В школе, которую я в то же время посещал, шли нередко во внеклассные часы разговоры такого же рода; мы, мальчишки, толковали о прелестях девушек, виденных нами в церкви, в гостях, пересказывали о занятиях и свойствах своих сестер; сообщались и более глубокие сведения о различии полов; оказывалось, что каждый из нас, учеников, успел уже приобрести дома порядочный запас сальных сведений, которые и сообщал охотно и, сколько можно, наглядно своим товарищам.

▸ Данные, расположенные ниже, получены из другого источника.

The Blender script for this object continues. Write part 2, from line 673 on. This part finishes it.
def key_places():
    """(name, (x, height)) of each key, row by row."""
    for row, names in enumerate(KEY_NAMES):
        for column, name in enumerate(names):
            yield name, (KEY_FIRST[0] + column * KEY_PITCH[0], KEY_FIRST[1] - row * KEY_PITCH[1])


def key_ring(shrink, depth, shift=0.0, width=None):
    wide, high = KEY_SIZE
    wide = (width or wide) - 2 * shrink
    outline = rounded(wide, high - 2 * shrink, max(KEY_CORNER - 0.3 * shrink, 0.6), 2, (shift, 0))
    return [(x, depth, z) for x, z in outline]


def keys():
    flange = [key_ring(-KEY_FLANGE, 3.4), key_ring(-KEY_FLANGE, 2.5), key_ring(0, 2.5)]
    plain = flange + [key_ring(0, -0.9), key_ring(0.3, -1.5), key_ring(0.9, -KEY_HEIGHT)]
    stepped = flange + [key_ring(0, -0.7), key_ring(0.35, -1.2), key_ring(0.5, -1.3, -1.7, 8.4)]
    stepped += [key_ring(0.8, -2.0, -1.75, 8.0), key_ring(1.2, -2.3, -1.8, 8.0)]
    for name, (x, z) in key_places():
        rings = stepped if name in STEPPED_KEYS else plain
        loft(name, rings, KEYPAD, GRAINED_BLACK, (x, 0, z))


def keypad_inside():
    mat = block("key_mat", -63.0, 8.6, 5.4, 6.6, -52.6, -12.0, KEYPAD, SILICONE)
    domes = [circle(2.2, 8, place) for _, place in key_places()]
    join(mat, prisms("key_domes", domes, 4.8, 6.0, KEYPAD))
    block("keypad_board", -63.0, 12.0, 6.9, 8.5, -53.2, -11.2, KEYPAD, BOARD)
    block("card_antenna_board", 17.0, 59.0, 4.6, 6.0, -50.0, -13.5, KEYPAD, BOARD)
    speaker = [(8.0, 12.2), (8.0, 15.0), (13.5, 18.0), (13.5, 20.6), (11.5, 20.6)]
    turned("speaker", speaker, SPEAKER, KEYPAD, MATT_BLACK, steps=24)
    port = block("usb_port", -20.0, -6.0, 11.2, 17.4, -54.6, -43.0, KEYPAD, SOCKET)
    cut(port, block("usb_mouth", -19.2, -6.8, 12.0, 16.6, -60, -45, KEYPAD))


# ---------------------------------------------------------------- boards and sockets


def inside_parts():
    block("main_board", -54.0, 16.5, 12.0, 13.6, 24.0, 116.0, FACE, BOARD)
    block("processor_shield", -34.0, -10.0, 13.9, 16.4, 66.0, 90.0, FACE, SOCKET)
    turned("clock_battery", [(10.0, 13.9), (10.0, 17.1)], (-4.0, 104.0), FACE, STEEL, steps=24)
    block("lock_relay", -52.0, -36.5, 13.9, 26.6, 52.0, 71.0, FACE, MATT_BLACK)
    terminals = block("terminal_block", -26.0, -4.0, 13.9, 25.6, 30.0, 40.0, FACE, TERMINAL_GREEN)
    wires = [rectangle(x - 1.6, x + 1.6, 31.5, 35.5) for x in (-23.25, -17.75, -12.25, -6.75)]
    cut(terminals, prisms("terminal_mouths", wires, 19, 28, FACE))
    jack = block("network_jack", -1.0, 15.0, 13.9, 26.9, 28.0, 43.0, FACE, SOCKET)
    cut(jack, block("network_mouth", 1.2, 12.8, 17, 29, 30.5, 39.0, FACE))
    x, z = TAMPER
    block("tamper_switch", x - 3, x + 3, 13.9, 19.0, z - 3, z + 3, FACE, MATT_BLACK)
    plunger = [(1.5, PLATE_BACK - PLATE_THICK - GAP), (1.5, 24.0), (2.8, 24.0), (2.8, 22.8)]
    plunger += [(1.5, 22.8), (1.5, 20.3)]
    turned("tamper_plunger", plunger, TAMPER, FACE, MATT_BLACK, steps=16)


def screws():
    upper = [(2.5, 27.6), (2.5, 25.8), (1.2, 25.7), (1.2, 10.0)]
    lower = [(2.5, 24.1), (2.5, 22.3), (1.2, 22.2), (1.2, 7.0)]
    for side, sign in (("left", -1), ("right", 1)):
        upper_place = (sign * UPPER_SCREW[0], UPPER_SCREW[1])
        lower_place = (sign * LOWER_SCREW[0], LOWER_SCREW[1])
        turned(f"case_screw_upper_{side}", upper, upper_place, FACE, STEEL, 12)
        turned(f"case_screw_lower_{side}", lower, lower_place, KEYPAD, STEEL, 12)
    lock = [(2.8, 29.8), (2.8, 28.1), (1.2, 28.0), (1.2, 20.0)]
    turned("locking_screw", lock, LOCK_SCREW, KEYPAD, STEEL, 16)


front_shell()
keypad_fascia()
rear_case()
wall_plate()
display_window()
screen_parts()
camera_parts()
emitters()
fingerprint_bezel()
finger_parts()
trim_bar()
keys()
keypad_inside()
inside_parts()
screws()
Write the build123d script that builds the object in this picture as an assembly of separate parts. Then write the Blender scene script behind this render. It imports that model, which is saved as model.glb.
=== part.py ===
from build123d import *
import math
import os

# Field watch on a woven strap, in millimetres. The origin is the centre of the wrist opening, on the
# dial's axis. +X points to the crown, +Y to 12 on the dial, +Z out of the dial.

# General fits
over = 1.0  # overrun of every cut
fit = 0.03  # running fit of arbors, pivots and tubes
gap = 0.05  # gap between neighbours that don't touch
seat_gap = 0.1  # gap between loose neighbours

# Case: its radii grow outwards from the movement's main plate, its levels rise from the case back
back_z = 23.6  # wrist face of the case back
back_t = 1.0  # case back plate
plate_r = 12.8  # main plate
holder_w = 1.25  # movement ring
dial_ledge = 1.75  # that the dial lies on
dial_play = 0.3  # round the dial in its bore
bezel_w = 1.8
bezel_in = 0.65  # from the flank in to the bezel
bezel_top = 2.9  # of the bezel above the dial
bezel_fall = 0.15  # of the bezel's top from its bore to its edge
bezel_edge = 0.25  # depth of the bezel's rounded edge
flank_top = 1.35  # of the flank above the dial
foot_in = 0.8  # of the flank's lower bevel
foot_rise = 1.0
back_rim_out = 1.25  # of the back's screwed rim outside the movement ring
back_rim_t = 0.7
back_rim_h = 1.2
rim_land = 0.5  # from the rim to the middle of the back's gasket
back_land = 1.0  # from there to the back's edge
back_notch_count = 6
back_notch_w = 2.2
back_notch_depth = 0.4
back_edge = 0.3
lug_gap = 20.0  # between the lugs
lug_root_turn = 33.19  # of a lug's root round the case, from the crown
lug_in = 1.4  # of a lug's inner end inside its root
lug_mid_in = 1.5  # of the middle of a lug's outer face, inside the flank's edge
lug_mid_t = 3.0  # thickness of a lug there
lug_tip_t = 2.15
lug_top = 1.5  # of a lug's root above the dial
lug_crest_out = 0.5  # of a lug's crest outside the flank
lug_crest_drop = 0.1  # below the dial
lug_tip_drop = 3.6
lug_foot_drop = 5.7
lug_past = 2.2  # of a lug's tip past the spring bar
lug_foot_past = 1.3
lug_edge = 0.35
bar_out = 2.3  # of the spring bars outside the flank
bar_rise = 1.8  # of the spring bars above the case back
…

Казалось бы, что, воспитанный в доме весьма набожной семьи, я должен был найти в религии сильный внутренний оплот против напора внешних развращающих меня побуждений. Но, во — первых, я сказал уже, что эти внешние побуждения совпали с ранним развитием половых инстинктов. Что же касается до религиозного влияния, то оно было sui generis. Это важнейшая статья в моей жизни.

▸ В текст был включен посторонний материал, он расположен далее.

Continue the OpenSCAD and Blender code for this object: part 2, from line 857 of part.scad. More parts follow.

Последователи Галловой краниоскопии [#91], верно, нашли бы у меня немало развитым орган теософии.
Мои религиозные убеждения имели несколько фазисов, и каждый из них совпадал с известным возрастом и с нравственными и житейскими переворотами. Но не буду забегать вперед и остановлюсь сначала на моей религии при вступлении в юношеский возраст (от двенадцати до четырнадцати лет), еще живо сохранившейся в моей памяти.

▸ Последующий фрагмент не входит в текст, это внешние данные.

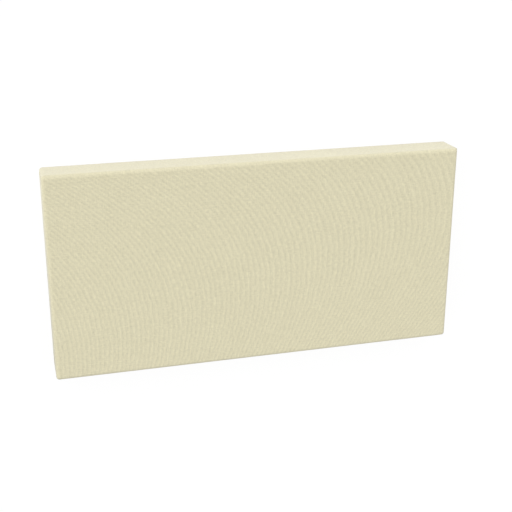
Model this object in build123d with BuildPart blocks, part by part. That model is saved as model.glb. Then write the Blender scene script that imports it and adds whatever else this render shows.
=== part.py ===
from build123d import *
import math
import os

# A fabric-wrapped acoustic wall panel, lying on its back with its cloth face up.
# A rigid mineral wool board carries the shape. One sheet of woven cloth is drawn over
# its face, round its edges and onto its back, where it ends in a glued hem.
# The end flaps lie over the long ones, so each corner shows a folded edge.
# X runs along the panel, Y across it, and Z up from the floor to the cloth face.
# The origin is the centre of the panel's outline on the floor. Sizes are in millimetres.

# Driving sizes
panel_length = 1200.0
panel_width = 600.0
panel_depth = 100.0
front_radius = 10.0  # soft edge round the cloth face
corner_radius = 10.0  # the four upright corners
back_radius = 4.0  # edge round the back
cloth_thickness = 1.0
hem_width = 45.0  # how far the cloth returns onto the back
tuck_width = 40.0  # how far the folded-in cloth reaches under an end flap
fold_inset = 2.0  # from the corner's round to the folded edge of the end flap
fold_fade = 15.0  # height over which the folded edge dies out below the front edge
fold_ramp = 14.0  # width of the dip beside the folded edge on the back
fold_turn = 30.0  # degrees round the corner where the dip on the end face runs out

# Sizes that follow
half_length = panel_length / 2
half_width = panel_width / 2
core_length = panel_length - 2 * cloth_thickness
core_width = panel_width - 2 * cloth_thickness
core_depth = panel_depth - 2 * cloth_thickness
fold_y = half_width - corner_radius - fold_inset
fold_top = panel_depth - front_radius - fold_fade
window_x = half_length - hem_width
window_y = half_width - hem_width
reach = 5.0  # how far a cutting shape runs past the surface that it cuts


def rounded_block(bottom, length, width, depth, corner, front, back):
    """A flat block with round upright corners and soft front and back edges."""
    with BuildPart() as block:
        with BuildSketch(Plane.XY.offset(bottom)):
            RectangleRounded(length, width, corner)
        extrude(amount=depth)
        fillet(block.faces().sort_by(Axis.Z)[-1].edges(), front)
        fillet(block.faces().sort_by(Axis.Z)[0].edges(), back)
    return block.part


# The folded-in cloth under each end flap and each corner of the hem
with BuildPart() as tucks:
    tuck_face = half_length - 2 * cloth_thickness
    with BuildSketch(Plane.XY.offset(cloth_thickness)):
        with Locations((tuck_face, half_width)):
            Rectangle(reach, tuck_width, align=(Align.MIN, Align.MAX))
    extrude(amount=panel_depth - front_radius - cloth_thickness)
    with BuildSketch(Plane.XY.offset(cloth_thickness)):
        with Locations((half_length, half_width)):
            Rectangle(hem_width + fold_ramp, hem_width, align=(Align.MAX, Align.MAX))
    extrude(amount=cloth_thickness)
    mirror(about=Plane.XZ)
    mirror(about=Plane.YZ)

# The board, with its bare back standing level with the hem that is pressed in round it
with BuildPart() as core_board:
    add(
        rounded_block(
            cloth_thickness,
            core_length,
            core_width,
            core_depth,
            corner_radius - cloth_thickness,
            front_radius - cloth_thickness,
            back_radius - cloth_thickness,
        )
    )
    add(tucks.part, mode=Mode.SUBTRACT)
    with BuildSketch():
        Rectangle(2 * window_x, 2 * window_y)
    extrude(amount=cloth_thickness)

# The dip beside each folded edge, one cloth deep at the edge
with BuildPart() as fold_dips:
    turn = math.radians(fold_turn)
    dip_end_x = half_length - corner_radius * (1 - math.cos(turn))
    dip_end_y = half_width - corner_radius * (1 - math.sin(turn))
    dip_outline = [
        (half_length + reach, fold_y),
        (half_length - cloth_thickness, fold_y),
        (dip_end_x, dip_end_y),
        (half_length + reach, dip_end_y),
    ]
    with BuildSketch(Plane.XY.offset(-reach)):
        Polygon(*dip_outline, align=None)
    extrude(amount=reach + fold_top)
    with BuildSketch(Plane.XY.offset(fold_top)):
        Polygon(*dip_outline, align=None)
    extrude(amount=fold_fade, dir=(cloth_thickness, 0, fold_fade))
    window_corner = Vector(window_x, window_y)
    fold_line = Vector(half_length, fold_y) - window_corner
    along = fold_line.normalized()
    across = Vector(-along.Y, along.X)
    mitre = Plane(window_corner - along * reach, x_dir=across, z_dir=along)
    with BuildSketch(mitre):
        Polygon(
            (0, -reach),
            (fold_ramp, -reach),
            (fold_ramp, 0),
            (0, cloth_thickness),
            align=None,
        )
    extrude(amount=fold_line.length + 2 * reach)
    mirror(about=Plane.XZ)
    mirror(about=Plane.YZ)

with BuildPart() as fabric_cover:
    add(
        rounded_block(
            0, panel_length, panel_width, panel_depth, corner_radius, front_radius, back_radius
        )
    )
    add(core_board.part, mode=Mode.SUBTRACT)
    add(fold_dips.part, mode=Mode.SUBTRACT)

core_board.part.label = "core_board"
fabric_cover.part.label = "fabric_cover"

os.makedirs("parts", exist_ok=True)
export_step(core_board.part, "parts/core_board.step")
export_step(fabric_cover.part, "parts/fabric_cover.step")
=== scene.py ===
import math
import random

import bpy
from mathutils import Matrix, Vector, noise


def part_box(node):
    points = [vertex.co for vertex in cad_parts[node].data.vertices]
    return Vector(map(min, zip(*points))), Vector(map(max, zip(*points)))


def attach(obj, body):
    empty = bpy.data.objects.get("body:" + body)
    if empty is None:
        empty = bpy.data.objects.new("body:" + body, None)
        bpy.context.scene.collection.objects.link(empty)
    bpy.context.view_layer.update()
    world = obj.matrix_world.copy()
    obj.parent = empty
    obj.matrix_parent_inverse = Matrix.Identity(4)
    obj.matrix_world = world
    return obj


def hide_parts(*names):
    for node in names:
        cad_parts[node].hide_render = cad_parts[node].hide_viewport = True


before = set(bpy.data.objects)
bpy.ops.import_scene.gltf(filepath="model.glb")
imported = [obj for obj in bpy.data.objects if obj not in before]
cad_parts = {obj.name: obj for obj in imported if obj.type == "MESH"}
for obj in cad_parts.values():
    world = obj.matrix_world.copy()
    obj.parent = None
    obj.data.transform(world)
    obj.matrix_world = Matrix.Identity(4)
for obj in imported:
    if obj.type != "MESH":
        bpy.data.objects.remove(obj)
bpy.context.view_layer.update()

# A fabric-wrapped acoustic panel lies on its back, cloth face up, and the camera looks
# down on it. Everything is in metres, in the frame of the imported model.

# Sizes of the panel, the same as in the part's source
MM = 0.001
FRONT_RADIUS = 10 * MM
CORNER_RADIUS = 10 * MM
BACK_RADIUS = 4 * MM
CLOTH = 1 * MM
HEM = 45 * MM
FOLD_INSET = 2 * MM
FOLD_FADE = 15 * MM
FOLD_RAMP = 14 * MM
FOLD_TURN = math.radians(30)

panel_low, panel_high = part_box("fabric_cover")
HALF_X = (panel_high.x - panel_low.x) / 2
HALF_Y = (panel_high.y - panel_low.y) / 2
DEPTH = panel_high.z - panel_low.z

# How far inside the hem's corner a mitre line ends
MITRE_SHIFT = 0.6 * MM

# Places that follow from these sizes
FLAT_X = HALF_X - CORNER_RADIUS
FLAT_Y = HALF_Y - CORNER_RADIUS
FOLD_Y = FLAT_Y - FOLD_INSET
MITRE_END_Y = HALF_Y - HEM - MITRE_SHIFT
QUARTER_TURN = math.pi / 2
WALL_RAMP = FOLD_INSET + CORNER_RADIUS * FOLD_TURN

# The corner radius of the wrap on the back: what it comes down to at the hem's end, and how
# much more it has at the outline
BACK_CORNER = 0.4 * MM
BACK_CORNER_MORE = 1.4 * MM

# Past a corner, a place on the flat cloth goes over from the way round that corner to the
# straight way, within this many back radii of the outline
BACK_EASE = 2.5

# How much the folded-in cloth fills out each upright corner, by the signs of its X and Y,
# and how square a full one is. The photograph's upper right corner is a full one.
CORNER_FULL = {(1, 1): 1.0, (1, -1): 0.0, (-1, -1): 0.3, (-1, 1): 0.0}
FULL_POWER = 8

# How far the drawn cloth strays from its exact shape, and over what lengths. The hem's cut
# edge strays up to close by its corners, and the closer the higher the power.
SWELL = 0.22 * MM
SWELL_SPAN = 0.11
HEM_WANDER = 1.1 * MM
HEM_WANDER_SPAN = 0.05
HEM_WANDER_SEED = 5.0
HEM_WANDER_POWER = 12

# Steps of the mesh from the face to the hem's end: over the front edge, where a fold fades
# in on the wall, down the rest of the wall, over the back edge and across the hem
FRONT_STEPS, FADE_STEPS, WALL_STEPS, BACK_STEPS, HEM_STEPS = 8, 5, 11, 5, 12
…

Я сказал, что вся наша семья была набожна, и все ее члены, за исключением меня (а может быть, и старшего брата, умершего пятидесяти лет от холеры, в 1849 г.), — отец, мать и сестры — такими же набожными остались и до самой смерти.
Покойница — матушка, умирая в 1851 году на моих руках, соборовалась перед смертью, и последние ее слова были: «Верно, я страшная грешница, что так долго мучаюсь пред смертию»; сказав это, она издала последний вздох и скончалась.
И отец, и мать проводили целые часы за молитвою, читая по Требнику, Псалтырю, Часовнику и т. п. положенные молитвы, псалмы, акафисты и каноны; не пропускалась ни одна заутреня, всенощная и обедня в праздничные дни. Я должен был строго исполнять то же.
Я помню, какого труда мне стоило осилить акафист Иисусу Сладчайшему; помню, как непонятным, но неизбежно необходимым представлялось мне чтение: «Блажен муж, иже не иде на совет нечестивых, и, живый в помощи Вышняго, в крове (я читал: в крови) Бога небеснаго водворится».